In April 1965, there were mass landings of US troops at China Beach in the South. The full war was on.

Within several years, the US had over 500,000 troops in South Vietnam, assisted by thousands of allied troops from the Philippines, South Korea, Taiwan, Australia and New Zealand. In both the US and Australia, the draft was introduced to fight the war. In the US, in particular, it fell on working class, and especially black, youth.

Pro-war youth from privileged backgrounds, like current US president Bush, vice-president Cheney and other members of their cabal used a variety of means, such as college deferments, to get out of being sent to fight a war they supported.

Vo Nguyen Giap, military architect of the victories over the French and American imperialists
Vo Nguyen Giap, military architect of the victories over the French and American imperialists

Waging people’s war

The North Vietnamese and NLF recognised that they could not defeat the US using conventional warfare. Nor was there a lot of ‘civic space’ for building an open anti-imperialist movement, revolutionary unions and other oppositional forces in the South. They therefore chose a strategy of protracted people’s war, based on the mobilisation of the whole population of the North and much of the South to take on the US and its puppet regime in Saigon.

The Vietnamese revolutionary forces operated at three main levels:

At the grassroots level in the South, the NLF organised people’s militias. These were guerrilla and self-defence squads and were based in hamlets and villages. As well as fighting, they continued production work, sowing and harvesting crops, for instance. They also supplied recruits to the other levels of forces.

The second level was regional troops. These were the core of armed struggle against the US, its allies and its Saigon puppet forces. The regional troops were organised in strong, high-quality units and were fairly well-equipped. They could operate by themselves or with the militias and regulars.

NLF fighter with anti-tank weapon during Tet Offensive
NLF fighter with anti-tank weapon during Tet Offensive

Regular troops were the third level and included both NLF and regular North Vietnamese (NVA) troops. These were mobile forces which could operate everywhere, from given strategic areas to other parts of the country. They could also wage large-scale battles.

The three sections were organised in proportions which made them especially effective. The revolutionaries, unlike the imperialists and their Saigon adjuncts, had solid bases of popular support, knew the terrain, knew where the enemy was most exposed and thus where to strike. They could concentrate their forces, attack and then melt away into the jungle or countryside. This dynamic mix of forces allowed the NVA-NLF to strike virtually anywhere and everywhere, with anything form compact guerrilla units to large-scale forces.

The protracted people’s war strategy also meant the revolutionaries were fairly self-reliant.

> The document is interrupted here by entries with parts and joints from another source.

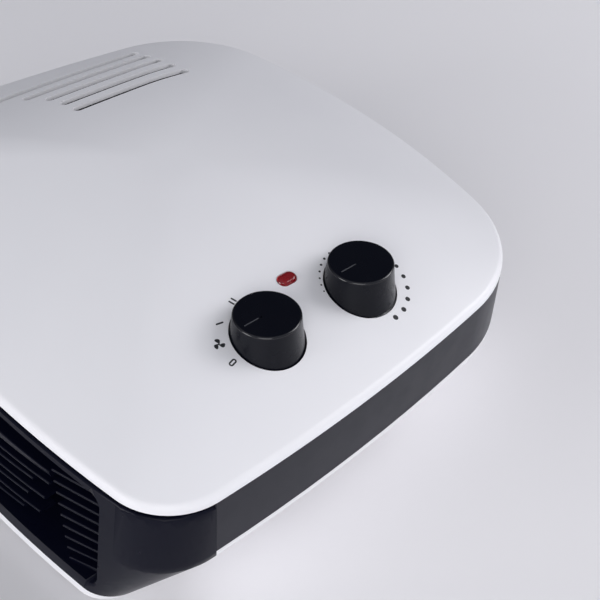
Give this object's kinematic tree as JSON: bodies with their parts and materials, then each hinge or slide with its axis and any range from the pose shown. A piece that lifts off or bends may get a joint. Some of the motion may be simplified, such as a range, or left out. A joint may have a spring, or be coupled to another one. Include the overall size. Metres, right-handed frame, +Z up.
{
  "type": "ceramic fan heater",
  "caption": "Low rounded floor fan heater with a domed cover, two knobs and a slatted front grille.",
  "frame": {"origin": "on the floor under the middle of the heater's bounding box", "axes": "+Z up, the grille faces -Y, the knobs are on the +X side"},
  "size_m": [0.3286, 0.296, 0.1202],
  "materials": {
    "white_plastic": "satin white moulded plastic",
    "charcoal_plastic": "satin charcoal moulded plastic",
    "black_plastic": "black moulded plastic with a soft sheen",
    "switch_plastic": "black heat-resistant moulded plastic",
    "frame_plastic": "black glass-filled plastic",
    "duct_plastic": "grey moulded plastic",
    "wheel_plastic": "dark glass-filled plastic",
    "block_plastic": "cream moulded plastic",
    "steatite": "unglazed off-white ceramic",
    "aluminium": "plain aluminium",
    "steel": "plated steel",
    "rotor_metal": "turned steel laminations",
    "lamination": "stacked steel sheets",
    "brass": "plain brass",
    "leaf_brass": "rolled spring brass",
    "coil_copper": "enamelled copper winding",
    "rubber": "matt black rubber",
    "red_lens": "clear red plastic lens",
    "clear_glass": "small glass tube"
  },
  "bodies": {
    "case": {"top_shell": "white_plastic", "side_belt": "charcoal_plastic", "bottom_tray": "white_plastic", "front_grille": "black_plastic", "intake_screen": "black_plastic", "function_switch": "switch_plastic", "switch_tabs": "brass", "thermostat_body": "steatite", "thermostat_leaves": "leaf_brass", "thermostat_tabs": "brass", "control_screws": "steel", "lamp_lens": "red_lens", "neon_lamp": "clear_glass", "lamp_holder": "switch_plastic", "heater_frame": "frame_plastic", "heating_tubes": "aluminium", "ceramic_stones": "steatite", "heater_fins": "aluminium", "heater_terminals": "steel", "thermal_cutout": "switch_plastic", "thermal_fuse": "steel", "air_duct": "duct_plastic", "scroll_housing": "duct_plastic", "scroll_cover": "duct_plastic", "motor_core": "lamination", "motor_coil": "coil_copper", "motor_bridges": "steel", "motor_grommets": "rubber", "motor_screws": "steel", "case_screws": "steel", "rubber_feet": "rubber", "cord_gland": "black_plastic", "gland_nut": "black_plastic", "terminal_block": "block_plastic", "terminal_screws": "brass"},
    "function_knob": {"function_knob": "charcoal_plastic", "function_shaft": "steel"},
    "thermostat_knob": {"thermostat_knob": "charcoal_plastic", "thermostat_shaft": "steel"},
    "fan": {"fan_wheel": "wheel_plastic", "motor_rotor": "rotor_metal", "motor_shaft": "steel"}
  },
  "joints": [
    {"name": "function_turn", "type": "hinge", "parent": "case", "child": "function_knob", "pos_m": [0.1155, -0.02835, 0.1], "axis": [0, 0, 1], "range_deg": [-86, 0]},
    {"name": "thermostat_turn", "type": "hinge", "parent": "case", "child": "thermostat_knob", "pos_m": [0.1155, 0.02935, 0.1], "axis": [0, 0, 1], "range_deg": [-270, 0]},
    {"name": "fan_spin", "type": "hinge", "parent": "case", "child": "fan", "pos_m": [-0.005, 0.046, 0.06], "axis": [0, 0, 1], "continuous": true}
  ]
}
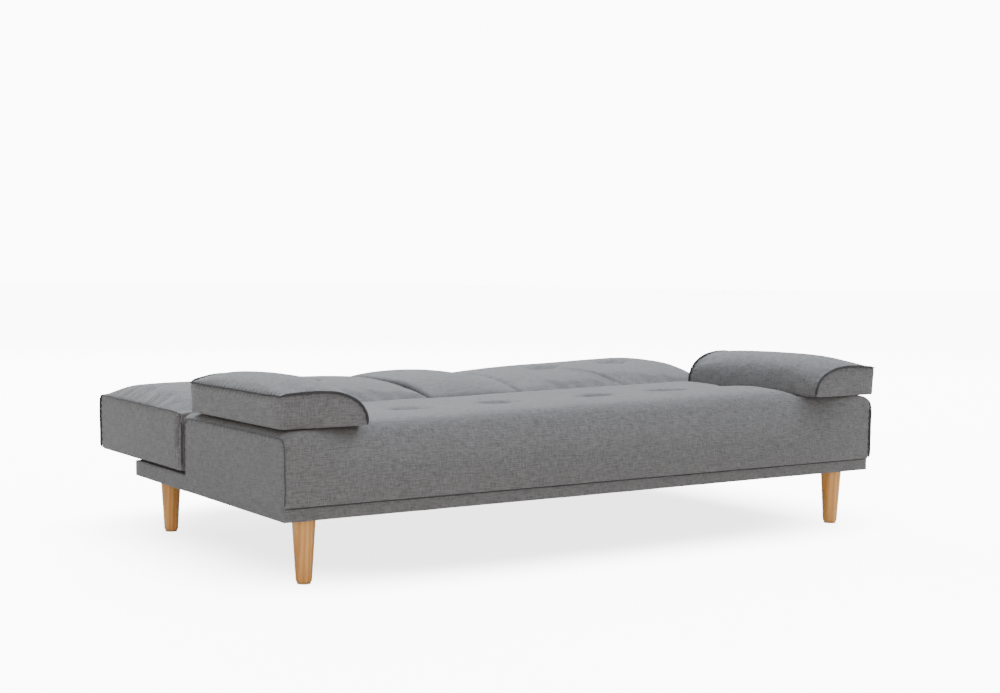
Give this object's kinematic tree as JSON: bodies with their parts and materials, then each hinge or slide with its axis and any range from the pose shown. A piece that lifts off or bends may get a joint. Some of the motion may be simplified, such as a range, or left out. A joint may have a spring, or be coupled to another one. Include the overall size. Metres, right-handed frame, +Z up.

They had food supplies, they used home-made weapons and weapons captured from the enemy and they got material aid from North Vietnam, sent down the famous Ho Chi Minh Trail.

US society was changing dramatically.  The image above reflects the early stages of the development of 'The New South'; this is an anti-Vietnam War protest in Charlotte, North Carolina
US society was changing dramatically. The image above reflects the early stages of the development of ‘The New South’; this is an anti-Vietnam War protest in Charlotte, North Carolina

Radical anti-Vietnam War movement develops

The successful development of people’s war in Vietnam created the conditions for the growth of a radical anti-war movement in the US. The first protests were organised in February 1965 by Students for a Democratic Society. After this, coalitions of activists – Trotskyists, Maoists, Moscow-liners, pacifists, trade unionists and many unaffiliated young radicals – organised larger and larger protests.

As more and more US troops came home in body bags, more and more Americans began questioning the war and Middle America began to lose its faith in the US government and what Washington was doing in Vietnam. Black America was especially hostile and urban rebellions, of which there were several hundred in the late 60s, became an increasingly common way in which they expressed their opposition to Washington’s oppression of blacks at home and the Vietnamese abroad.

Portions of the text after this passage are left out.